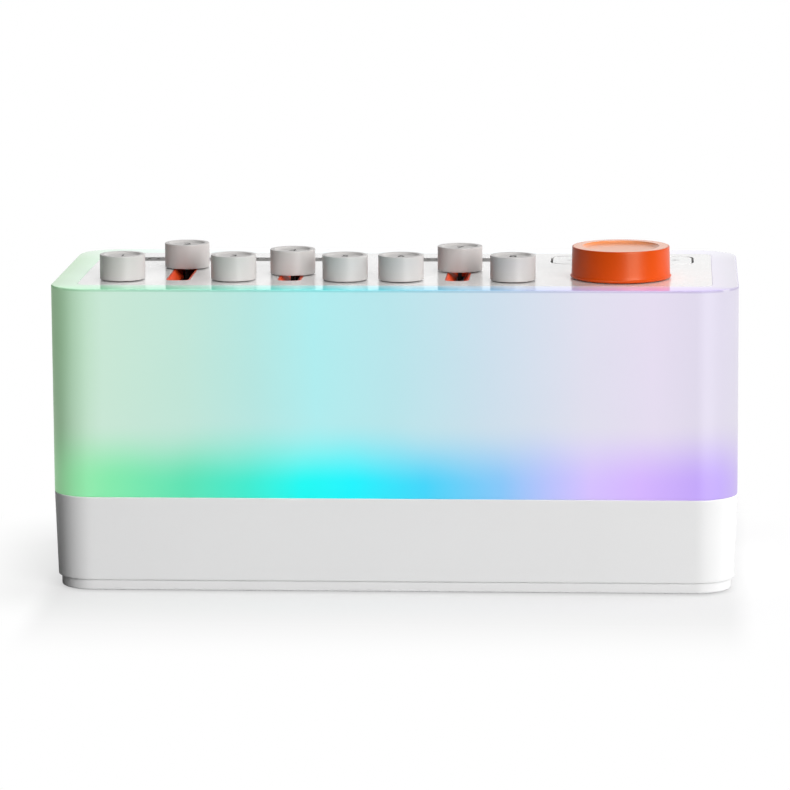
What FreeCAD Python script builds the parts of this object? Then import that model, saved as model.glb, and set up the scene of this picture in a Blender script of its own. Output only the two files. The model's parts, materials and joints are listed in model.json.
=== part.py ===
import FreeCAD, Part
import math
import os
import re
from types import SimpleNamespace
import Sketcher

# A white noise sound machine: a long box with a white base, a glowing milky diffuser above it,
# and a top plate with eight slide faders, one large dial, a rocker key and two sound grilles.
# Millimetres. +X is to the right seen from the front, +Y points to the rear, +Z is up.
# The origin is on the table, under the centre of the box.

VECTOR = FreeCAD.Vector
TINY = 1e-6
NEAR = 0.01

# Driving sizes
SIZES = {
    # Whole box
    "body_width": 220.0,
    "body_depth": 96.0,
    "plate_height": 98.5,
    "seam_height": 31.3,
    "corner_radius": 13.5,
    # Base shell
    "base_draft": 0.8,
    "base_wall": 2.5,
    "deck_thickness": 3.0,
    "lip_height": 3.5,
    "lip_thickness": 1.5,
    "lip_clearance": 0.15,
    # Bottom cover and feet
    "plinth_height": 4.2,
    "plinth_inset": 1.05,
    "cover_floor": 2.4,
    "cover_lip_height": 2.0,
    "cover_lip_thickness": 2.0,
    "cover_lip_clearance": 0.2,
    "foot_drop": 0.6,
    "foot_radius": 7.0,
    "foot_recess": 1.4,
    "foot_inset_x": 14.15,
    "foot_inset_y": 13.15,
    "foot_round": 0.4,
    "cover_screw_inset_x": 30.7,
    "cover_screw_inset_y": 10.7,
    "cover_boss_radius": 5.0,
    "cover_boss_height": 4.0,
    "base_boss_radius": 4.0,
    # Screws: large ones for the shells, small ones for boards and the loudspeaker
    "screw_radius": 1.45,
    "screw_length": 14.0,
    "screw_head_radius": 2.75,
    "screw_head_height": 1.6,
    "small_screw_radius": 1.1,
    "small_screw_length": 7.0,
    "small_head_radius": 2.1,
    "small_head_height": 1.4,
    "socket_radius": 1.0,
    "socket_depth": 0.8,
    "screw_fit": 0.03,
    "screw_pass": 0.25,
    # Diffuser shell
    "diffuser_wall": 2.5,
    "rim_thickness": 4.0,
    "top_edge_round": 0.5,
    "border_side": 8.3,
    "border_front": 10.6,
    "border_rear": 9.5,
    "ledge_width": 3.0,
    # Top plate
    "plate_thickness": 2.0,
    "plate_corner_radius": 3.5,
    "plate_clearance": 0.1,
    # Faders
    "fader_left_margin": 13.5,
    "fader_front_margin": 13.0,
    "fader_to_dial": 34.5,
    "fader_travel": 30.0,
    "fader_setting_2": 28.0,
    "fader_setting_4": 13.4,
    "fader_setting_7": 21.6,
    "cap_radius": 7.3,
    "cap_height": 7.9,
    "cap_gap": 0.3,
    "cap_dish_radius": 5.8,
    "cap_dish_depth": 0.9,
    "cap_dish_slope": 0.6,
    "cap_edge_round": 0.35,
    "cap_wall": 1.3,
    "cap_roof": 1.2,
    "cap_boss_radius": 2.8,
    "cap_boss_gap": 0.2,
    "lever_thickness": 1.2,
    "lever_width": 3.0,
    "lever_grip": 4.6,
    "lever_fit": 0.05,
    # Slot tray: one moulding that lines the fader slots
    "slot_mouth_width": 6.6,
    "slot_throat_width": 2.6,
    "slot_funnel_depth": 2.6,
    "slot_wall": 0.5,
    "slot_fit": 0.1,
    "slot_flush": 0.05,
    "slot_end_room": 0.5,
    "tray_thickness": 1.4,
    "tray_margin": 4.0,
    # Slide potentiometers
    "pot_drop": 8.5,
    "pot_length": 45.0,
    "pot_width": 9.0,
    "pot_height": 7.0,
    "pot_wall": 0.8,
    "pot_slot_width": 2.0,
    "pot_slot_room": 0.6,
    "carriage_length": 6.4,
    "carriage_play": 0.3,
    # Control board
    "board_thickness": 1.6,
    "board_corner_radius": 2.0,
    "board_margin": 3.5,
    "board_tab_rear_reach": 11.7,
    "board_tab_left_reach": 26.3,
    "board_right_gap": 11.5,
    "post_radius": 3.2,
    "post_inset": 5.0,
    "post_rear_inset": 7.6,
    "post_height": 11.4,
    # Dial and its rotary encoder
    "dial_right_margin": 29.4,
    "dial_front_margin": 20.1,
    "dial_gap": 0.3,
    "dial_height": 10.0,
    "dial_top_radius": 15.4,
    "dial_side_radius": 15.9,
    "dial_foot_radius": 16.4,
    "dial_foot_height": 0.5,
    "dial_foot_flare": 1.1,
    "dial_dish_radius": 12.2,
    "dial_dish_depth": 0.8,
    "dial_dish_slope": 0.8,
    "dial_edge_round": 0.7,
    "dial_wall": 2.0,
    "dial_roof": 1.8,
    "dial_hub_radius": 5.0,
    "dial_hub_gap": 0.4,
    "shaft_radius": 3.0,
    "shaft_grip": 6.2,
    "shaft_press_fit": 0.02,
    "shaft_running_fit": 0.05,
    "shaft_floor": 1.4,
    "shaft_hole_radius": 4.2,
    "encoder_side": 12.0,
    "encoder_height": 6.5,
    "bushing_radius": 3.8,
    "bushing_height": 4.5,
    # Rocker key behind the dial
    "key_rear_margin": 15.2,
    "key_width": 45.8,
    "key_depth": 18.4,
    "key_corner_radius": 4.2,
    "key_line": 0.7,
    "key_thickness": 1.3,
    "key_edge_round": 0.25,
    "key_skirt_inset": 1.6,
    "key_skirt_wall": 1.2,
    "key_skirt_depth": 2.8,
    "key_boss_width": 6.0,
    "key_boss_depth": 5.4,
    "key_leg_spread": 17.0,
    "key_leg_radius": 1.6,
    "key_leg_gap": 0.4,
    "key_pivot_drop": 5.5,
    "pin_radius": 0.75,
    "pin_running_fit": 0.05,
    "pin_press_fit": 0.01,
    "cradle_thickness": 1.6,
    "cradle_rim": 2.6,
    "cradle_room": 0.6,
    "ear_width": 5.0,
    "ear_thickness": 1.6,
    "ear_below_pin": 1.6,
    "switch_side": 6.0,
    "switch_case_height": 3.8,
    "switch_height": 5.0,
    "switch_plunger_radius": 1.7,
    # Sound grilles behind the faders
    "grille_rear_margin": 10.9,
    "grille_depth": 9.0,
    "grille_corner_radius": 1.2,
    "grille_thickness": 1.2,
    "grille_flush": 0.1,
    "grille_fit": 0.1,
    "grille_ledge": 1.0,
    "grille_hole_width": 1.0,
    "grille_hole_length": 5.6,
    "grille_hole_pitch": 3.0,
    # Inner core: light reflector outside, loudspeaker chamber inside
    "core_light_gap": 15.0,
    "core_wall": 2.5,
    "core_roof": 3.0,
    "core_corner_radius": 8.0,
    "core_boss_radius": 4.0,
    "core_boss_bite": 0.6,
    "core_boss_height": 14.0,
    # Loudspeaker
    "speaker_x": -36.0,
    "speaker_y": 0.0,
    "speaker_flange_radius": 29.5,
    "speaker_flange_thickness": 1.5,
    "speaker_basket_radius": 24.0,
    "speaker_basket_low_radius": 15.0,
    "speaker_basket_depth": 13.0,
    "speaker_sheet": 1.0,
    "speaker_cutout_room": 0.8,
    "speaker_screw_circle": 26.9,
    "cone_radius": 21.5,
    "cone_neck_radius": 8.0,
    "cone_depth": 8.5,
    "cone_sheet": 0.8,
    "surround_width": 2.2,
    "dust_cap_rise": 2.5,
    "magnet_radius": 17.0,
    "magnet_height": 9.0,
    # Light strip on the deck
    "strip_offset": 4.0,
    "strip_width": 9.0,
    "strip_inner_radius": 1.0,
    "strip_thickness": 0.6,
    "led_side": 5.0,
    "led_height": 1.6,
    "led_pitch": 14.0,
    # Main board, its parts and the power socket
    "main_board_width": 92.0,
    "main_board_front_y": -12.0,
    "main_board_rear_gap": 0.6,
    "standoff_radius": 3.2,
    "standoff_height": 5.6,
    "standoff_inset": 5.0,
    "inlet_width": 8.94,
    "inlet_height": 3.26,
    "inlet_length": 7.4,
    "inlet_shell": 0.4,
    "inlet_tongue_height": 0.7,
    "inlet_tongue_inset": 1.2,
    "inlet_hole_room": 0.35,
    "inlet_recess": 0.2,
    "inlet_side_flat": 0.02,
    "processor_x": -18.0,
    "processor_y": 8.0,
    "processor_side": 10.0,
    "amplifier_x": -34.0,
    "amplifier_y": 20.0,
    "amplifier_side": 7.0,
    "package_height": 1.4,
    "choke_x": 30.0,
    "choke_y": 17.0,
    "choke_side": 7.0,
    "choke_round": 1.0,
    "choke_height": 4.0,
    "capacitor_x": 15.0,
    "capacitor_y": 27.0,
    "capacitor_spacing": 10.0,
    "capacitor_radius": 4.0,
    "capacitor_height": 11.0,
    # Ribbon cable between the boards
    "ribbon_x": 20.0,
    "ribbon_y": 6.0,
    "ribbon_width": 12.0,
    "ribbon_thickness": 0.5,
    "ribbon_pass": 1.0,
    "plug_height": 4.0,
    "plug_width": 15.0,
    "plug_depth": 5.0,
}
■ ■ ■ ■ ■
• [Stated exercise] Starting at the first line of the material above, reproduce each line exactly up to and including the line with "NEAR = 0.01".

• [Worked solution]
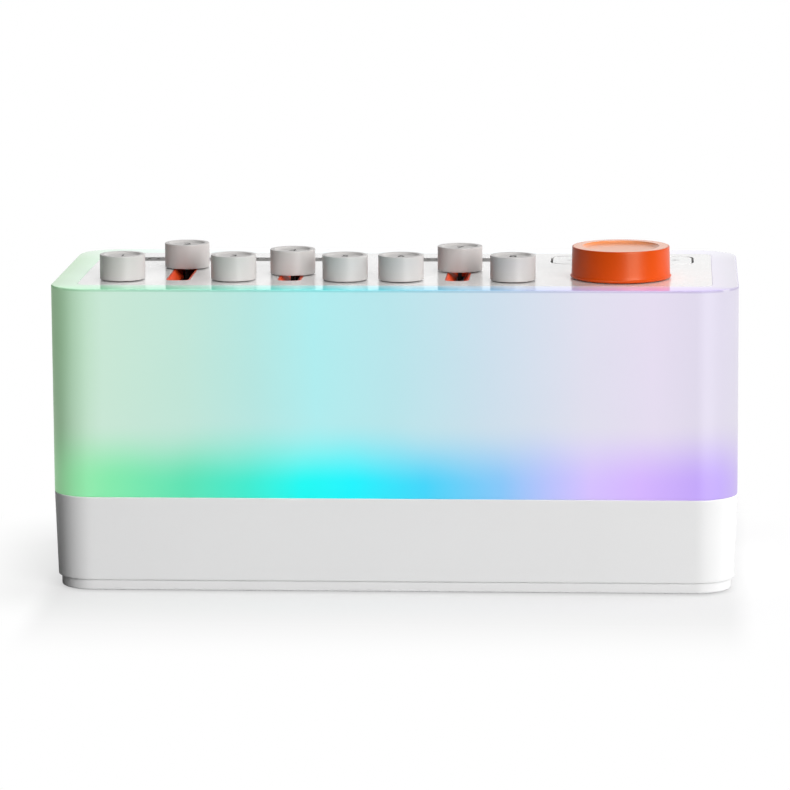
What FreeCAD Python script builds the parts of this object? Then import that model, saved as model.glb, and set up the scene of this picture in a Blender script of its own. Output only the two files. The model's parts, materials and joints are listed in model.json.
=== part.py ===
import FreeCAD, Part
import math
import os
import re
from types import SimpleNamespace
import Sketcher

# A white noise sound machine: a long box with a white base, a glowing milky diffuser above it,
# and a top plate with eight slide faders, one large dial, a rocker key and two sound grilles.
# Millimetres. +X is to the right seen from the front, +Y points to the rear, +Z is up.
# The origin is on the table, under the centre of the box.

VECTOR = FreeCAD.Vector
TINY = 1e-6
NEAR = 0.01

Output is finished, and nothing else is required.